- **DATA SHOWN**
────────────────────
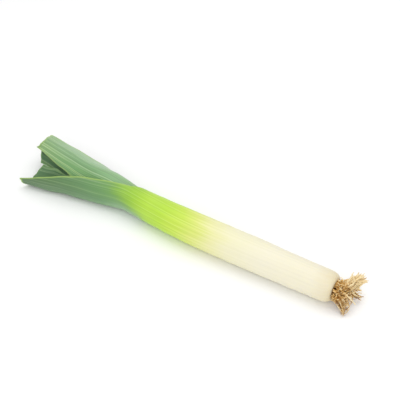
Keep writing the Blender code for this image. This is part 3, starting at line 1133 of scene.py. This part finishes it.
@dataclass(frozen=True)
class OuterLeaf(Leaf):
    """The shank's skin and the outermost leaf, which is one leaf grown on from it.

    Args:
        parting: reach past the throat and half width there, where the leaf's margins part.
        inside: how far into the shank the blade's inner face goes down.
        shoulder_rows: faces along the rounding at the root end.
        swell: height of the long and the short waves of the shank's slow unevenness.
        swell_length: how long they are.
        swell_fade: over what length they fade out below the throat.
        smooth_radius: the radius of the rounded end where they have faded out and begin to.
        smooth_height: how high off the ground they begin.
    """

    parting: tuple[tuple[float, float], ...] = ((4.0, 46.4), (13.0, 38.9))
    inside: float = 26.0
    shoulder_rows: int = 9
    swell: tuple[float, float] = (0.12, 0.072)
    swell_length: tuple[float, float] = (38.0, 19.0)
    swell_fade: float = 25.0
    smooth_radius: tuple[float, float] = (12.0, 16.0)
    smooth_height: float = 1.0

    def tube_sections(self) -> Sections:
        """The round sections of the closed shank.

        Returns:
            A section for each row, from the root end to the throat.
        """
        shank = self.fan.shank
        rim = float(shank.radius(shank.base))
        turn = np.linspace(0.0, 0.25 * FULL_TURN, self.shoulder_rows + 1)
        narrow = (rim - shank.recess_radius - shank.lip) * (1.0 - np.sin(turn))
        shoulder_x = shank.base - shank.shoulder * (1.0 - np.cos(turn))
        count = int((shoulder_x[-1] - shank.throat) / self.blank.row)
        straight_x = np.linspace(shoulder_x[-1], shank.throat, count + 1)[1:]
        x = np.concatenate([shoulder_x, straight_x])
        radius = np.concatenate([rim - narrow, shank.radius(straight_x)])
        none = np.zeros(x.shape)
        return Sections(shank.centre(x), radius, radius, none, math.pi * radius, none, none, none)

    def open_sections(self, reach: np.ndarray) -> Sections:
        """The sections past the throat, where the margins part first.

        Args:
            reach: distances past the throat.

        Returns:
            A section for each distance.
        """
        sections = self.form.sections(self.fan, reach)
        places, halves = zip((0.0, math.pi * self.form.sheath_radius(self.fan)), *self.parting)
        half = np.where(reach < places[-1], Curve(places, halves)(reach), sections.half_width)
        return replace(sections, half_width=half)

    def build(self) -> bpy.types.Object:
        """Build the piece.

        Returns:
            The piece, which stands for the shank and the first leaf.
        """
        tube = self.tube_sections()
        closed = len(tube.radius)
        row = self.blank.row
        reach = np.arange(row, self.form.cut[1] + 0.5 * row, row)
        steps = np.concatenate([self.fan.shank.throat - tube.centre[:, 0], reach])
        sections = tube.joined(self.open_sections(reach))
        faces = self.blank.faces(self.form, self.fan, sections, steps, seed=3)
        faces.slant(self.form, self.blank.ragged, closed)
        faces.outer[:closed] = self.swollen(faces, closed)
        faces.edge[:closed] = NO_EDGE

        patch = Patchwork()
        start = int(np.searchsorted(steps[:closed], -self.inside))
        outer, inner = patch.add_side(faces, inner=False), patch.add_side(faces, inner=True, first=start)
        for numbers, rows in ((outer, closed), (inner, closed - start)):
            numbers[:rows, -1] = numbers[:rows, 0]
        patch.sheet(outer)
        patch.sheet(inner, flip=True)
        patch.rim(outer[closed - 1:], inner[closed - 1 - start:])
        patch.fill(inner[0], flip=True)
        self.close_end(patch, outer[0], faces)
        return self.finished(patch, "outer_leaf", Slot.SHANK, "shank", self.form.name)

    def swollen(self, faces: Faces, closed: int) -> np.ndarray:
        """The closed shank's outer points, with the slow unevenness of grown layers.

        It stays off the flat strip, and fades out at the rounded end and where the leaves part.

        Args:
            faces: the leaf's faces.
            closed: how many of their rows make up the closed shank.

        Returns:
            The points.
        """
        place, outer = faces.place[:closed], faces.outer[:closed]
        angle = faces.across[:closed] / faces.radius
        swell = (self.swell[0] * waves(place / self.swell_length[0], 0.7 * np.cos(angle), 21)
                 + self.swell[1] * waves(place / self.swell_length[1], 0.9 * np.sin(angle), 22))
        out = (outer - self.fan.shank.centre(place[:, 0])[:, None, :]) * ASIDE
        radius = np.linalg.norm(out, axis=-1)
        narrow, wide = self.smooth_radius
        off_ground = outer[..., 2] >= self.smooth_height
        off_end = np.clip((radius.min(axis=1) - narrow) / (wide - narrow), 0.0, 1.0)[:, None]
        off_throat = np.clip((place - self.fan.shank.throat) / self.swell_fade, 0.0, 1.0)
        return outer + out * (swell * off_ground * off_end * off_throat / radius)[..., None]

    def close_end(self, patch: Patchwork, ring: np.ndarray, faces: Faces) -> None:
        """Make the hollow at the root end that the root disc sits in.

        Args:
            patch: the mesh that it goes into.
            ring: the numbers of the points at the shank's end.
            faces: the leaf's faces.
        """
        shank = self.fan.shank
        middle = shank.root_end()
        out = (faces.outer[0] - middle) * ASIDE
        out = out / np.linalg.norm(out, axis=1, keepdims=True)
        wide, deep, nearly_none = shank.recess_radius, shank.recess_depth, 0.02
        rows = [ring]
        for radius, depth in ((wide, 0.0), (wide, deep), (nearly_none, deep)):
            rows.append(patch.add(middle + out * radius - depth * ALONG, faces.grain()[0]))
            rows[-1][-1] = rows[-1][0]
        patch.sheet(rows, flip=True)
        patch.fill(rows[-1])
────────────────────
- **STATED TASK**
Include the first line, the line containing "on from it.", and every line between them, copied exactly from the material above; output no other line.

- **RESPONSE BELOW**
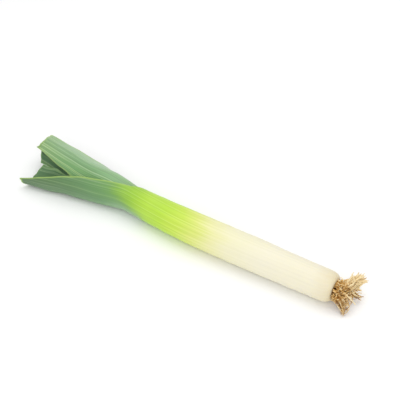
Keep writing the Blender code for this image. This is part 3, starting at line 1133 of scene.py. This part finishes it.
@dataclass(frozen=True)
class OuterLeaf(Leaf):
    """The shank's skin and the outermost leaf, which is one leaf grown on from it.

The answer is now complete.